With Frenchman’s Farm, there’s a lot of exposition in a lot of scenes. There’s quite a few names and dates that you’d best try to remember, or otherwise you may get lost along the way. As it was, I actually missed something somewhere, so there’s something that didn’t make sense to me come the end (regarding the ghost of the farm), but I suspect that if I watched closer with a more attuned ear to the Australian accents, everything would be clearer.

As it is, because so much of the movie relies on understanding the mystery, I will admit to feeling it dragged past a certain point. To be fair, given the movie’s a hour and forty minutes, perhaps it would have felt like it was dragging anyways. There are some horror aspects that certainly pop up throughout the film (some rather effectively creepy, too), but I don’t know if it’s really enough to sate me given the total time spent with the film.

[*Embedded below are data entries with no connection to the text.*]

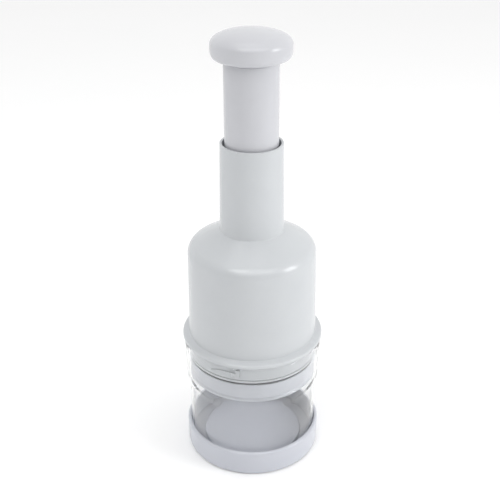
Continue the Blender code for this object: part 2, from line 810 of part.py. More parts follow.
def zigzag_blade(finish):
    """The tall zigzag strip of steel, ground to an edge along its foot."""
    edge = 1.6 * MM
    layers = []
    for z, half in (
        (BLADE_TIP, 0.12 * MM),
        (BLADE_TIP + edge, BLADE_HALF_THICKNESS),
        (HUB_UNDERSIDE + 3.2 * MM, BLADE_HALF_THICKNESS),
    ):
        layers.append([(x, y, z) for x, y in blade_plan(half)])
    return lofted("zigzag_blade", layers, finish, 20.0)


def blade_hub(finish):
    """The round plate that carries the blade in a zigzag slot."""
    corners = [
        (0.0, HUB_UNDERSIDE),
        (34.2 * MM, HUB_UNDERSIDE, 0.6 * MM),
        (34.2 * MM, HUB_TOP, 0.6 * MM),
        (0.0, HUB_TOP),
    ]
    hub = turned("blade_hub", rounded(corners, 1), finish)
    slot = blade_plan(BLADE_HALF_THICKNESS + GAP, GAP)
    cut(hub, prism("hub_slot", slot, HUB_UNDERSIDE - MM, HUB_UNDERSIDE + 3.5 * MM))
    cut(hub, cylinder("hub_screw_seat", 3.3 * MM, HUB_UNDERSIDE - MM, HUB_UNDERSIDE + 2.1 * MM, steps=24))
    cut(hub, cylinder("hub_screw_hole", 1.6 * MM, HUB_UNDERSIDE + MM, HUB_TOP + MM))
    return cut(hub, cylinder("hub_socket", 3.9 * MM, 109.8 * MM, HUB_TOP + MM, steps=24))


def bumper_washer(finish):
    """The soft washer on the hub that meets the spring cup at the top of the stroke."""
    low = HUB_TOP + GAP
    high = SPRING_CUP_UNDERSIDE - GAP
    corners = [(7.2 * MM, low), (12.0 * MM, low), (12.0 * MM, high), (7.2 * MM, high)]
    return turned("bumper_washer", corners, finish, SMALL_STEPS)


def wiper_disc(finish):
    """The disc that the blade slides through. It turns with the blade and wipes it clean."""
    low = 55.7 * MM
    high = 58.2 * MM
    corners = [
        (0.0, low),
        (WIPER_RADIUS, low, 0.4 * MM),
        (WIPER_RADIUS, high, 0.4 * MM),
        (0.0, high),
    ]
    disc = turned("wiper_disc", rounded(corners, 1), finish)
    slot = blade_plan(BLADE_HALF_THICKNESS + 0.5 * MM, 0.5 * MM)
    return cut(disc, prism("wiper_slot", slot, low - MM, high + MM))


def main():
    for old in list(bpy.data.objects):
        bpy.data.objects.remove(old)

    shell = material("shell_plastic", (0.60, 0.62, 0.65), 0.28)
    cap = material("cap_plastic", (0.56, 0.56, 0.61), 0.32)
    clear = material("clear_plastic", (0.95, 0.96, 0.97), 0.04, transmission=1.0)
    mat = material("mat_plastic", (0.48, 0.50, 0.56), 0.5)
    soft = material("soft_rubber", (0.45, 0.45, 0.48), 0.75)
    dark = material("dark_rubber", (0.05, 0.05, 0.055), 0.6)
    bearing = material("bearing_plastic", (0.82, 0.82, 0.80), 0.4)
    steel = material("blade_steel", (0.72, 0.72, 0.73), 0.2, metallic=1.0)
    spring = material("spring_steel", (0.62, 0.62, 0.64), 0.3, metallic=1.0)

    base_cap(cap)
    chopping_mat(mat)
    foot_ring(soft)
    clear_cup(clear)
    housing_shell(shell)
    guard_ring(cap)
    seal_ring(dark)
    spring_cup(bearing)
    spring_cup_screws(spring)
    index_nut(bearing)
    nut_spring(spring)
    spring_seat(spring)
    return_spring(spring)
    plunger_tube(shell)
    knob(shell)
    stem_bush(bearing)
    stem_washer(spring)
    screw("stem_screw", (0.0, 0.0), 244.0 * MM, (3.4 * MM, 2.2 * MM), (1.4 * MM, 14.0 * MM), spring, False)
    drive_stem(bearing)
    blade_hub(bearing)
    zigzag_blade(steel)
    hub_screw_foot = HUB_UNDERSIDE + 1.8 * MM
    screw("hub_screw", (0.0, 0.0), hub_screw_foot, (3.0 * MM, 1.6 * MM), (1.25 * MM, 11.0 * MM), spring)
    bumper_washer(soft)
    wiper_disc(bearing)


main()
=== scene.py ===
import math

import bmesh
import bpy
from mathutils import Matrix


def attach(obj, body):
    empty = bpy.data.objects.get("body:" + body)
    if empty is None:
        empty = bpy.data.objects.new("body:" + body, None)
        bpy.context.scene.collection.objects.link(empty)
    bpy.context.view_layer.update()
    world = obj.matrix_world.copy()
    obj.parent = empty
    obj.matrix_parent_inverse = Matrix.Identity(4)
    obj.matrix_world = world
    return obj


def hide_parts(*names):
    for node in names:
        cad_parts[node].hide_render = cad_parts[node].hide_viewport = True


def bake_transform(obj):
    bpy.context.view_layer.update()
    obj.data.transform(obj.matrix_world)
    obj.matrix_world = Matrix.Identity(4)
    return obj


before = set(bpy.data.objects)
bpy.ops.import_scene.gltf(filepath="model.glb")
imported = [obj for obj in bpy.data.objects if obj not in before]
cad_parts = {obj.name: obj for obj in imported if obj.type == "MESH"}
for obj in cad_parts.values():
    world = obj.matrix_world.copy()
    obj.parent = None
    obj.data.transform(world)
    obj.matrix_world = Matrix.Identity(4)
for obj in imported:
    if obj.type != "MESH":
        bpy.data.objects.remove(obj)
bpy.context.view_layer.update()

# Looks for the hand-press food chopper: smooth mouldings in place of the faceted CAD ones, a main spring
# built at rest, procedural materials, a pale floor, soft light and the camera. Lengths are in metres, written
# as millimetres times MM. Angles are in degrees.

MM = 0.001

# The chopper's dimensions, which are the CAD's.
TOTAL_HEIGHT = 265.0 * MM
NECK_TOP = 202.5 * MM
SHOULDER_TOP = 150.0 * MM
SHOULDER_EDGE = 139.5 * MM
LIP_TOP = 81.3 * MM
LIP_UNDERSIDE = 78.9 * MM
SKIRT_FOOT = 67.0 * MM
BASE_HEIGHT = 16.5 * MM
BASE_UNDERSIDE = 0.6 * MM
BASE_RADIUS = 42.0 * MM
CUP_RADIUS = 39.6 * MM
CUP_WALL = 1.7 * MM
CUP_STEP = 52.0 * MM
GUARD_FOOT = 53.7 * MM
GUARD_SHELF = 65.7 * MM
LIP_RADIUS = 42.8 * MM
SKIRT_RADIUS = 39.3 * MM
BODY_FOOT_RADIUS = 38.9 * MM
BODY_TOP_RADIUS = 38.0 * MM
NECK_FOOT_RADIUS = 18.8 * MM
NECK_TOP_RADIUS = 18.0 * MM
KNOB_RADIUS = 22.3 * MM
TUBE_RADIUS = 15.25 * MM
BORE_RADIUS = 16.6 * MM
SHELL_WALL = 2.0 * MM
GAP = 0.3 * MM
FLOOR_TOP = 3.0 * MM
MAT_TOP = 5.4 * MM
MAT_RADIUS = 30.9 * MM
GUARD_BORE = 36.2 * MM
SPRING_CUP_TOP = 147.4 * MM
TUBE_FOOT = 165.0 * MM
TUBE_SHOULDER = 248.1 * MM
WEB_UNDERSIDE = 238.0 * MM
WEB_TOP = 241.0 * MM
SPRING_FOOT = 124.6 * MM

# The bayonet: ramped ribs and stops on the skirt, and lugs inside the cup's collar. Each pair of heights is a
# foot and a head.
LOCK_COUNT = 3
LOCK_STOP_ANGLE = -104.5
LOCK_RIB_RADIUS = 40.1 * MM
LOCK_LUG_SPAN = (-4.4, -1.2)
LOCK_LUG_RADII = (39.65 * MM, 41.4 * MM)
LOCK_LUG_HEIGHTS = (74.4 * MM, 75.6 * MM)
LOCK_RAMP_SPAN = (-24.0, -19.0, -14.0)
LOCK_RAMP_HEIGHTS = ((70.8 * MM, 72.0 * MM), (71.7 * MM, 72.9 * MM))
LOCK_LEVEL_HEIGHTS = (72.8 * MM, 74.0 * MM)
LOCK_STOP_WIDTH = 3.6
LOCK_STOP_HEIGHTS = (71.3 * MM, 76.0 * MM)

# The main spring's wire and coil, each a radius, and its turns.
SPRING_WIRE = 0.8 * MM
SPRING_RADIUS = 10.2 * MM
SPRING_TURNS = 11.0

ROUND_STEPS = 160


# ------------------------------------------------------------ shape helpers


def object_from(name, shape, finish, smooth_angle=38.0):
    """Makes a named object from a bmesh, with its faces pointing out."""
    bmesh.ops.recalc_face_normals(shape, faces=shape.faces)
    if shape.calc_volume(signed=True) < 0:
        bmesh.ops.reverse_faces(shape, faces=shape.faces)
    mesh = bpy.data.meshes.new(name)
    shape.to_mesh(mesh)
    shape.free()
    mesh.shade_smooth()
    mesh.set_sharp_from_angle(angle=math.radians(smooth_angle))
    if finish is not None:
        mesh.materials.append(finish)
    made = bpy.data.objects.new(name, mesh)
    bpy.context.scene.collection.objects.link(made)
    return made


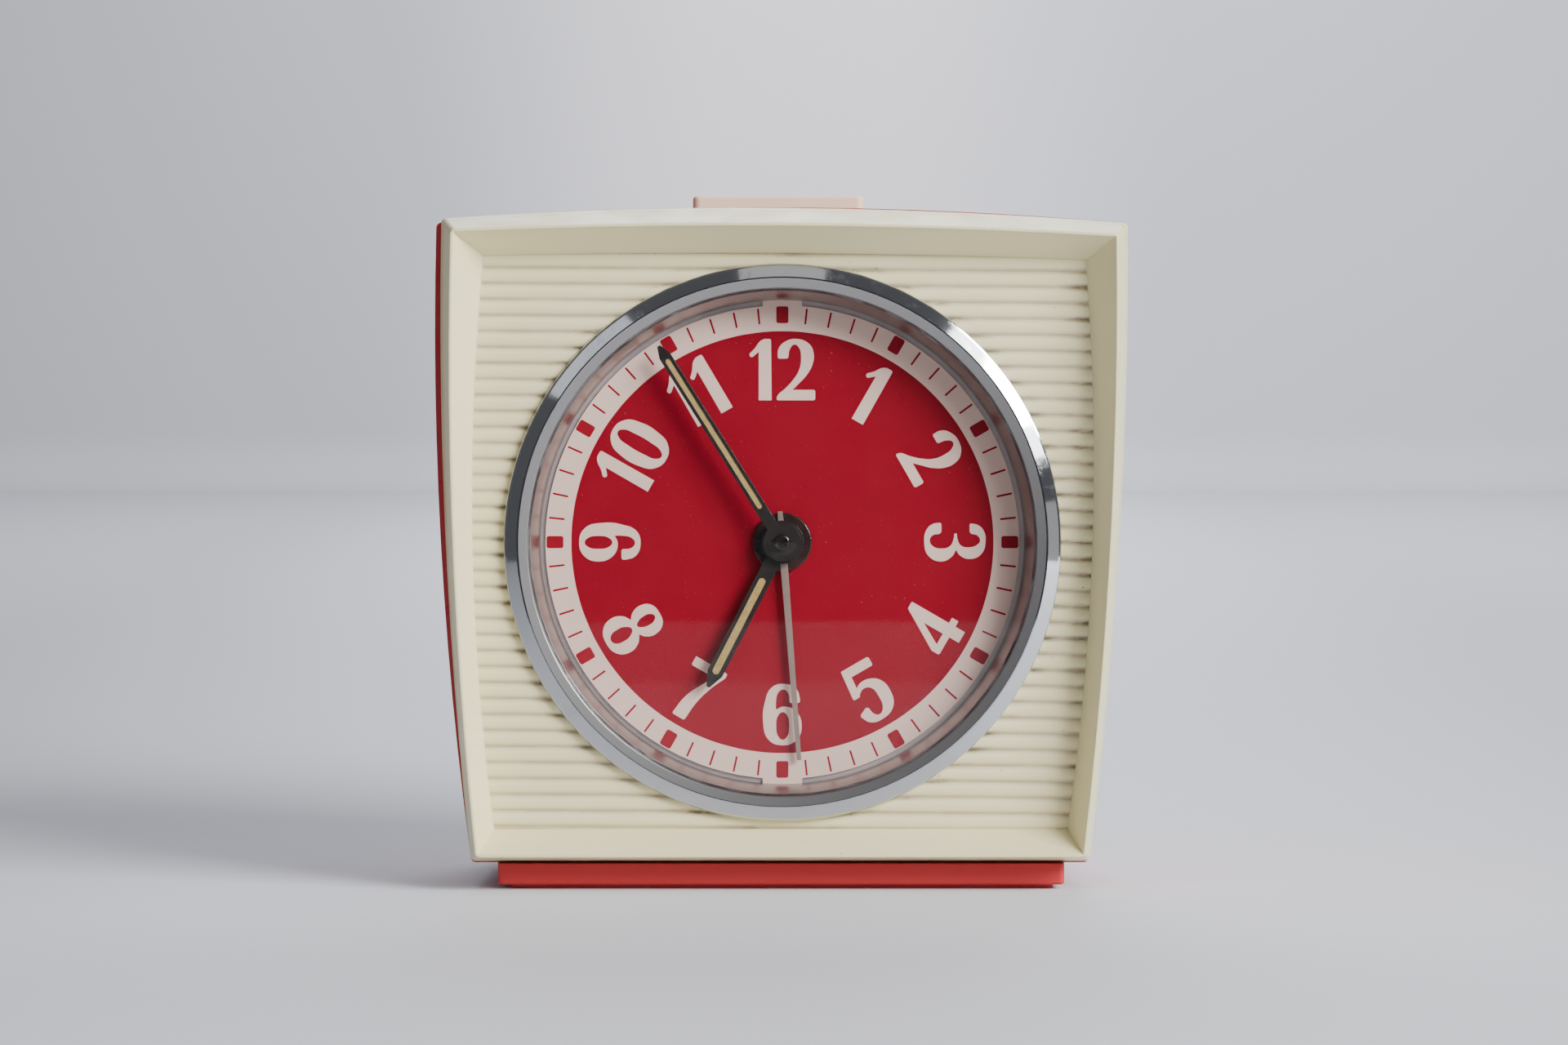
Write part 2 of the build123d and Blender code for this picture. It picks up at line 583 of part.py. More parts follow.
def spiral(turns, inner, outer, y_back, high, thick, at, name, start=0.0):
    """A flat coiled spring whose inner end meets its arbor."""
    steps = int(turns * 24)
    inside, outside = [], []
    for k in range(steps + 1):
        a = math.radians(start) + 2 * math.pi * turns * k / steps
        r = inner + (outer - inner) * k / steps
        inside.append((r * math.cos(a), r * math.sin(a)))
        outside.append(((r + thick) * math.cos(a), (r + thick) * math.sin(a)))
    with BuildPart() as spring:
        with BuildSketch(facing(y_back, at)):
            with BuildLine():
                Spline(*inside)
                Line(inside[-1], outside[-1])
                Spline(*reversed(outside))
                Line(outside[0], inside[0])
            make_face()
        extrude(amount=high)
    save(spring, name)


spiral(7, 2.75, 11.3, 4.0, 9.4, 0.35, TIME_MAIN_AT, "time_mainspring")
spiral(6, 2.75, 9.9, 4.0, 9.4, 0.35, ALARM_MAIN_AT, "alarm_mainspring", 90)

# --- going train --------------------------------------------------------------------------------
with BuildPart() as time_great_wheel:
    wheel(48, 0.6, 32.3, -8.6, 1.0, TIME_MAIN_AT, 1.3 + FIT, hub=3.6)
save(time_great_wheel, "time_great_wheel")

with BuildPart() as centre_wheel:
    with BuildSketch(facing(-8.0)):
        gear(12, 0.6, mesh_phase(32.3, 12))
        Circle(0.75 + FIT, mode=Mode.SUBTRACT)
    extrude(amount=2.2)
    wheel(64, 0.4, 60, -6.8, 0.8, CENTRE, 0.75 + FIT, hub=3.0)
    with BuildSketch(facing(-6.8)):
        Circle(2.2)
        Circle(0.75 + FIT, mode=Mode.SUBTRACT)
    extrude(amount=1.2)
save(centre_wheel, "centre_wheel")

with BuildPart() as third_wheel:
    with BuildSketch(facing(-6.2, THIRD_AT)):
        gear(8, 0.4, mesh_phase(60, 8))
    extrude(amount=2.0)
    wheel(60, 0.35, 150, -2.8, 0.7, THIRD_AT, 0)
    shaft([(FRONT_PLATE_Y + 0.2, REAR_PLATE_Y + 1.0, 0.6)], THIRD_AT)
save(third_wheel, "third_wheel")

with BuildPart() as fourth_wheel:
    with BuildSketch(facing(-2.2, FOURTH_AT)):
        gear(8, 0.35, mesh_phase(150, 8))
    extrude(amount=1.9)
    wheel(64, 0.3, 190, 0.7, 0.7, FOURTH_AT, 0)
    shaft([(FRONT_PLATE_Y + 0.2, REAR_PLATE_Y + 1.0, 0.5)], FOURTH_AT)
save(fourth_wheel, "fourth_wheel")

with BuildPart() as escape_wheel:
    with BuildSketch(facing(1.3, ESCAPE_AT)):
        gear(8, 0.3, mesh_phase(190, 8))
    extrude(amount=1.9)
    with BuildSketch(facing(3.1, ESCAPE_AT)):
        sawtooth(15, 5.0, 3.7, 200 - 12)
        with PolarLocations(2.45, 5):
            Circle(0.75, mode=Mode.SUBTRACT)
    extrude(amount=0.5)
    shaft([(FRONT_PLATE_Y + 0.2, REAR_PLATE_Y + 1.0, 0.45)], ESCAPE_AT)
save(escape_wheel, "escape_wheel")

with BuildPart() as pallet_lever:
    with BuildSketch(facing(4.4, PALLET_AT)):
        Circle(0.9)
        with BuildLine():
            Polyline((0.6, -0.5), (2.1, 2.7), (1.5, 3.0), (-0.5, 0.6), close=True)
        make_face()
        with BuildLine():
            Polyline((-0.4, -0.6), (2.9, -1.7), (3.1, -1.1), (0.3, 0.6), close=True)
        make_face()
        with BuildLine():
            Polyline((0.5, -0.3), (-1.6, -4.5), (-2.2, -4.2), (-0.5, 0.4), close=True)
        make_face()
    extrude(amount=0.6)
    shaft([(FRONT_PLATE_Y + 0.2, REAR_PLATE_Y + 1.0, 0.4)], PALLET_AT)
save(pallet_lever, "pallet_lever")

with BuildPart() as balance_wheel:
    with BuildSketch(facing(0.6, BALANCE_AT)):
        Circle(7.0)
        Circle(5.9, mode=Mode.SUBTRACT)
        Rectangle(12.4, 0.9, rotation=20)
        Circle(1.5)
        Circle(0.5, mode=Mode.SUBTRACT)
    extrude(amount=1.2)
save(balance_wheel, "balance_wheel")

with BuildPart() as balance_staff:
    shaft([(-11.6, 6.8, 0.5), (2.9, 3.5, 1.0)], BALANCE_AT)
save(balance_staff, "balance_staff")

spiral(5, 0.85, 3.6, -1.6, 0.25, 0.1, BALANCE_AT, "hairspring")

with BuildPart() as hairspring_collet:
    with BuildSketch(facing(-1.4, BALANCE_AT)):
        Circle(0.85)
        Circle(0.5, mode=Mode.SUBTRACT)
    extrude(amount=0.7)
save(hairspring_collet, "hairspring_collet")

with BuildPart() as regulator_lever:
    with BuildSketch(facing(REAR_PLATE_Y + PLATE_THICK + 1.3, BALANCE_AT)):
        Circle(3.2)
        Rectangle(REGULATOR_REACH + 0.8, 1.4, rotation=90, align=(Align.MIN, Align.CENTER))
        Circle(2.05, mode=Mode.SUBTRACT)
    extrude(amount=0.6)
    with BuildSketch(facing(22.6, turn(90, REGULATOR_REACH, BALANCE_AT))):
        Circle(0.7)
    extrude(amount=22.6 - (REAR_PLATE_Y + PLATE_THICK + 1.0))
save(regulator_lever, "regulator_lever")

# --- alarm ----------------------------------------------------------------------------------------
with BuildPart() as alarm_great_wheel:
    wheel(40, 0.6, 50, -8.6, 1.0, ALARM_MAIN_AT, 1.3 + FIT, hub=3.6)
save(alarm_great_wheel, "alarm_great_wheel")

with BuildPart() as alarm_escape_wheel:
    with BuildSketch(facing(-8.2, ALARM_ESCAPE_AT)):
        gear(8, 0.6, mesh_phase(50, 8))
    extrude(amount=1.9)
    with BuildSketch(facing(-7.2, ALARM_ESCAPE_AT)):
        sawtooth(20, 5.0, 3.9, 98 - 9)
        with PolarLocations(2.5, 5):
            Circle(0.75, mode=Mode.SUBTRACT)
    extrude(amount=0.7)
    shaft([(FRONT_PLATE_Y + 0.2, REAR_PLATE_Y + 1.0, 0.6)], ALARM_ESCAPE_AT)
save(alarm_escape_wheel, "alarm_escape_wheel")

HAMMER_HEAD_AT = (20.4, 20.6)
with BuildPart() as hammer:
    reach = (HAMMER_HEAD_AT[0] - HAMMER_AT[0], HAMMER_HEAD_AT[1] - HAMMER_AT[1])
    lean = math.degrees(math.atan2(reach[1], reach[0]))
    shaft([(FRONT_PLATE_Y + 0.2, 12.6, 0.6)], HAMMER_AT)
    with BuildSketch(facing(-7.3, HAMMER_AT)):  # the arm that the alarm escape wheel kicks
        Circle(1.3)
        Rectangle(3.85, 0.8, rotation=-82, align=(Align.MIN, Align.CENTER))
    extrude(amount=0.6)
    with BuildSketch(facing(12.6, HAMMER_AT)):
        Circle(1.4)
        Rectangle(math.hypot(*reach), 0.9, rotation=lean, align=(Align.MIN, Align.CENTER))
    extrude(amount=0.8)
    with BuildSketch(facing(14.4, HAMMER_HEAD_AT)):
        Circle(2.0)
    extrude(amount=4.4)
save(hammer, "hammer")

with BuildPart() as bell:
    with BuildSketch(lengthwise(BELL_AT)):
        with BuildLine():
            Polyline((1.1, 15.6), (1.1, 16.2), (4.0, 16.2))
            ThreePointArc((4.0, 16.2), (7.6, 14.9), (9.4, 11.2))
            Line((9.4, 11.2), (9.0, 11.0))
            ThreePointArc((9.0, 11.0), (7.2, 14.4), (4.0, 15.6))
            Line((4.0, 15.6), (1.1, 15.6))
        make_face()
    revolve(axis=arbor_axis(BELL_AT))
save(bell, "bell")

with BuildPart() as bell_post:
    shaft([(REAR_PLATE_Y + PLATE_THICK, 15.6, 1.8), (15.6, 16.8, 1.1)], BELL_AT)
save(bell_post, "bell_post")

# --- plates -----------------------------------------------------------------------------------------
RUNNING = (
    (THIRD_AT, 0.6), (FOURTH_AT, 0.5), (ESCAPE_AT, 0.45), (PALLET_AT, 0.4), (BALANCE_AT, 0.5),
    (TIME_MAIN_AT, 1.3), (ALARM_MAIN_AT, 1.3), (CENTRE, 0.75), (ALARM_SET_AT, 0.75),
    (ALARM_ESCAPE_AT, 0.6), (HAMMER_AT, 0.6),
)
with BuildPart() as front_plate:
    with BuildSketch(facing(FRONT_PLATE_Y + PLATE_THICK)):
        RectangleRounded(2 * PLATE_HALF_X, 2 * PLATE_HALF_Z, 4)
        for at, r in RUNNING + ((MINUTE_WHEEL_AT, 0.6),):
            with Locations(at):
                Circle(r + FIT, mode=Mode.SUBTRACT)
        with GridLocations(2 * PILLAR_X, 2 * PILLAR_Z, 2, 2):
            Circle(1.5, mode=Mode.SUBTRACT)
    extrude(amount=PLATE_THICK)
save(front_plate, "front_plate")

with BuildPart() as rear_plate:
    with BuildSketch(facing(REAR_PLATE_Y + PLATE_THICK)):
        RectangleRounded(2 * PLATE_HALF_X, 2 * PLATE_HALF_Z, 4)
        for at, r in RUNNING:
            with Locations(at):
                Circle(r + FIT, mode=Mode.SUBTRACT)
        with GridLocations(2 * PILLAR_X, 2 * PILLAR_Z, 2, 2):
            Circle(1.5, mode=Mode.SUBTRACT)
    extrude(amount=PLATE_THICK)
    # boss that the regulator turns on
    with BuildSketch(facing(REAR_PLATE_Y + PLATE_THICK + 2.0, BALANCE_AT)):
        Circle(2.0)
        Circle(0.5 + FIT, mode=Mode.SUBTRACT)
    extrude(amount=2.0)
save(rear_plate, "rear_plate")

corner = 0
for px in (-PILLAR_X, PILLAR_X):
    for pz in (-PILLAR_Z, PILLAR_Z):
        corner += 1
        with BuildPart() as pillar:
            shaft([(-16.4, 8.4, 1.5), (FRONT_PLATE_Y + PLATE_THICK, REAR_PLATE_Y, 2.2),
                   (-16.4, FRONT_PLATE_Y, 2.2),
                   (REAR_PLATE_Y + PLATE_THICK, 8.4, 2.4)], (px, pz))
        save(pillar, f"pillar_{corner}")

# --- stop button --------------------------------------------------------------------------------------
with BuildPart() as stop_button:
    with BuildSketch(Plane.XY.offset(98.2)):
        with Locations((BUTTON_X, BUTTON_Y)):
            RectangleRounded(BUTTON_WIDTH, BUTTON_DEPTH, 1.2)
    extrude(amount=BUTTON_TOP_Z - 98.2)
    fillet(stop_button.faces().sort_by(Axis.Z)[-1].edges(), 0.5)
    with BuildSketch(Plane.XY.offset(98.2)):  # flange that keeps it in the case
        with Locations((BUTTON_X, BUTTON_Y)):
            Rectangle(BUTTON_WIDTH + 3, BUTTON_DEPTH + 3)
    extrude(amount=2.2)
    with BuildSketch(Plane.XY.offset(90)):  # stem
        with Locations((BUTTON_X, BUTTON_Y)):
            Rectangle(12.0, 2.5)
    extrude(amount=9)
save(stop_button, "stop_button")
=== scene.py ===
import bpy, json, math
from mathutils import Matrix, Vector


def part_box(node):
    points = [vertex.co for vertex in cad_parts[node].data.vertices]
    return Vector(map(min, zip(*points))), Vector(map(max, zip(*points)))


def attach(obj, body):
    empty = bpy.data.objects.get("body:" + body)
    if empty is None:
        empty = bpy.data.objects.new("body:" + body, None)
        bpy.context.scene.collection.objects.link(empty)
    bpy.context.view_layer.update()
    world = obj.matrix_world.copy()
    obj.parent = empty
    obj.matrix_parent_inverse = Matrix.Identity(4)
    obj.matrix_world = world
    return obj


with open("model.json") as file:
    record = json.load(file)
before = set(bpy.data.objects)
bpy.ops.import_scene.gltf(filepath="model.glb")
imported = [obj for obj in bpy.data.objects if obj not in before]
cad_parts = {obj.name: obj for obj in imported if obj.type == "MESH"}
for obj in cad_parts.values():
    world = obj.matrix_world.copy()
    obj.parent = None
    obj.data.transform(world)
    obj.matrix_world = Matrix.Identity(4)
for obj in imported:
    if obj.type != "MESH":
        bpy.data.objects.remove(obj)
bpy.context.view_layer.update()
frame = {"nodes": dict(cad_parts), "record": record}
nodes = frame["nodes"]

MM = 0.001
dial_low, dial_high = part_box("dial")
DIAL_X = (dial_low.x + dial_high.x) / 2
DIAL_Z = (dial_low.z + dial_high.z) / 2
DIAL_FACE = dial_low.y  # the dial's front
DIAL_R = (dial_high.x - dial_low.x) / 2
ring_low, ring_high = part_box("chrome_ring")
RING_R = (ring_high.x - ring_low.x) / 2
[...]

Being an Australian film, I don’t really know any of the actors here, but everyone involved did a reasonably good job, such as Tracey Tainsh and David Reyne, who play the main characters. Their relationship feels authentic, and I appreciate the both of them. Others who do well include Norman Kaye and Andrew Blackman. I want to give a special mention to John Meillon, who played Riley in the first two Crocodile Dundee movies. I didn’t even recognize him when watching the film due to his character having a mustache, but looking back, it’s definitely him, which is sort of cool.

While there was a lot I enjoyed about the film, I find it a hard one to really recommend to fellow horror fans, given that, while no doubt in my mind horror, that others would be inclined to disagree. Given the focus of this is far more the mystery the two main characters are trying to uncover, the horror portions (as great as some of them are, especially near the end) are overshadowed. Might be worth a look if you’re into Australian cinema, but otherwise, I suspect many would be disappointed, especially given some of the posters for this one.